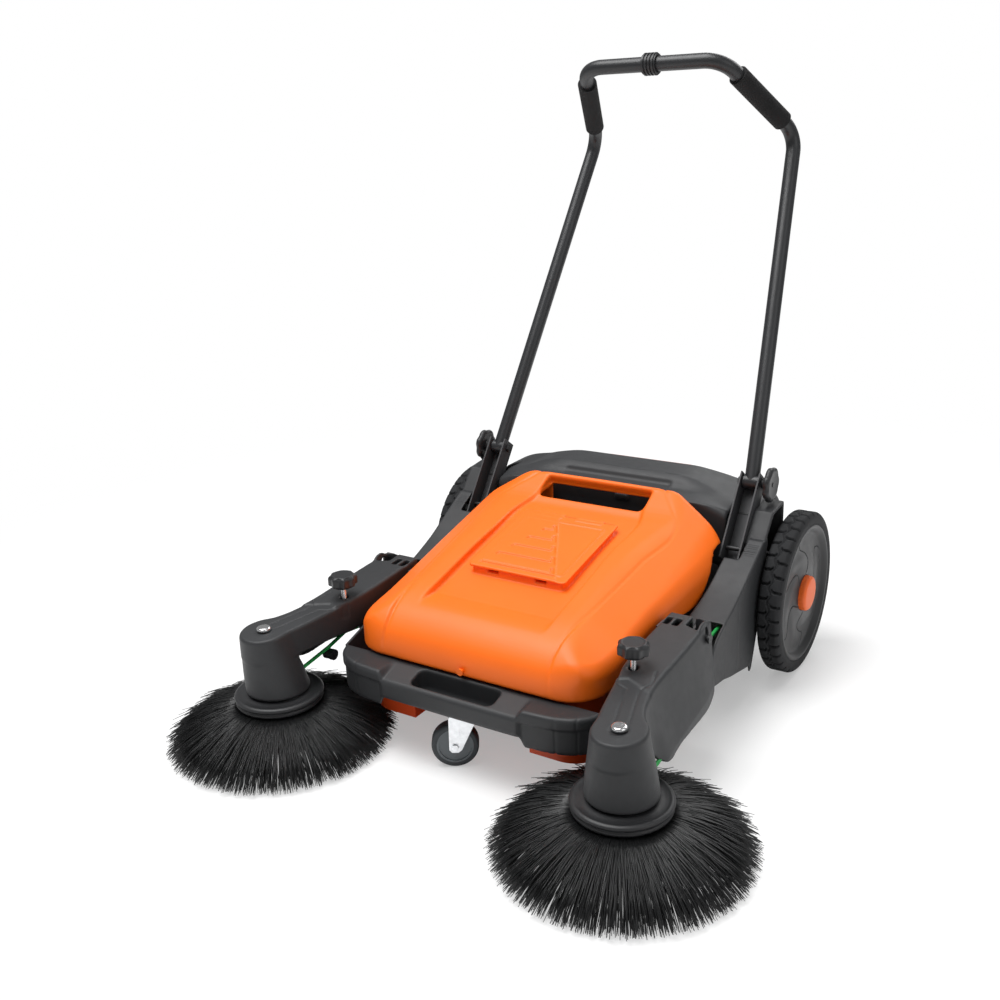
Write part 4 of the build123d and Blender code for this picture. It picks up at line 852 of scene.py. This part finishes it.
def arm_block(p, inset):
    """The arm without its hollow; inset shrinks it by the wall's thickness."""
    x, y, z = p[..., 0], p[..., 1], p[..., 2]
    top = arm_top(y)
    sink = np.clip((top - z) / 92, 0, 1)
    flare = along_y(p, ARM_FLARE) * (0.75 * sink + 0.25 * sink**2)
    shifted = x - flare * smoothstep(x, 276, 300)
    plan = ARM_PLAN(shifted, y) + inset
    share = smoothstep(x, 262, 276)
    low = along_y(p, ARM_LOW_INNER) * (1 - share) + along_y(p, ARM_LOW_EDGE) * share
    body = plan if inset else round_max(plan, low - z, 1.5)
    cone = nose_cone(p, -inset)
    cone = cone if inset else round_max(cone, 87.3 - z, 3.0)
    body = round_min(body, cone, 1.0 if inset else 7.0)
    pad = 0.0 if inset else 2.0 * smoothstep(y + 0.5 * np.abs(x - 266), -526, -521)
    return round_max(body, z - top - pad + inset, 1.0 if inset else 5.5)


def arm_field(p):
    """One side brush arm: a hollow moulding with engraved lines, a bolt recess and bosses."""
    x, y, z = p[..., 0], p[..., 1], p[..., 2]
    top = arm_top(y)
    body = arm_block(p, 0)
    body = carve(body, arm_block(p, ARM_WALL), 0.8)
    body = np.maximum(body, y + 327.0)
    # two engraved lines, from the bolt back to the knob's pad
    run_x, run_y = KNOB[0] + 8 - NOSE_TOP[0], KNOB[1] - NOSE_TOP[1]
    length = math.hypot(run_x, run_y)
    ux, uy = run_x / length, run_y / length
    along = (x - NOSE_TOP[0]) * ux + (y - NOSE_TOP[1]) * uy
    aside = (x - NOSE_TOP[0]) * uy - (y - NOSE_TOP[1]) * ux
    lines = line_distance(along, np.abs(aside), [(13, 9.5), (94, 9.5), (104, 22), (116, 25), (140, 25)])
    body = body + 1.4 * np.exp(-((lines / 1.3) ** 2)) * smoothstep(z, 170, 180)
    # recess round the bolt, and the hole that the height screw goes through
    bolt = np.sqrt((x - NOSE_TOP[0]) ** 2 + (y - NOSE_TOP[1]) ** 2)
    body = carve(body, np.maximum(bolt - 13.6, top - 1.0 - z), 0.8)
    knob = np.sqrt((x - KNOB[0]) ** 2 + (y - KNOB[1]) ** 2)
    boss = np.maximum(np.maximum(knob - 13, 176 - z), z - top - 1)
    body = round_min(body, boss, 2.0)
    body = carve(body, knob - 7.5, 1.2)
    # spindle bearing and bolt boss inside
    spindle = np.sqrt((x - NOSE_BASE[0]) ** 2 + (y - NOSE_BASE[1]) ** 2)
    bearing = np.maximum(np.maximum(spindle - 11, 126 - z), z - top + 3)
    body = carve(np.minimum(body, bearing), np.maximum(spindle - 7.1, z - top + 3), 0.5)
    return arm_rear(p, body)


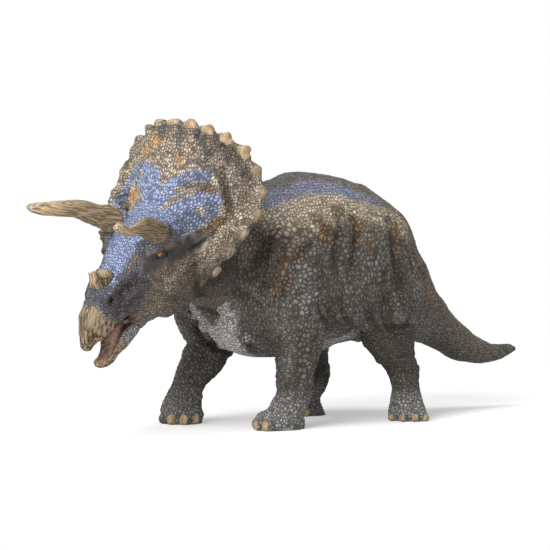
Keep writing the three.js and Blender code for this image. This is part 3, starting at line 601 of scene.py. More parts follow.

• _Stated task_: Where does the word "This" appear? Return each line that holds it.

• _Full answer_:
Write part 4 of the build123d and Blender code for this picture. It picks up at line 852 of scene.py. This part finishes it.
Keep writing the three.js and Blender code for this image. This is part 3, starting at line 601 of scene.py. More parts follow.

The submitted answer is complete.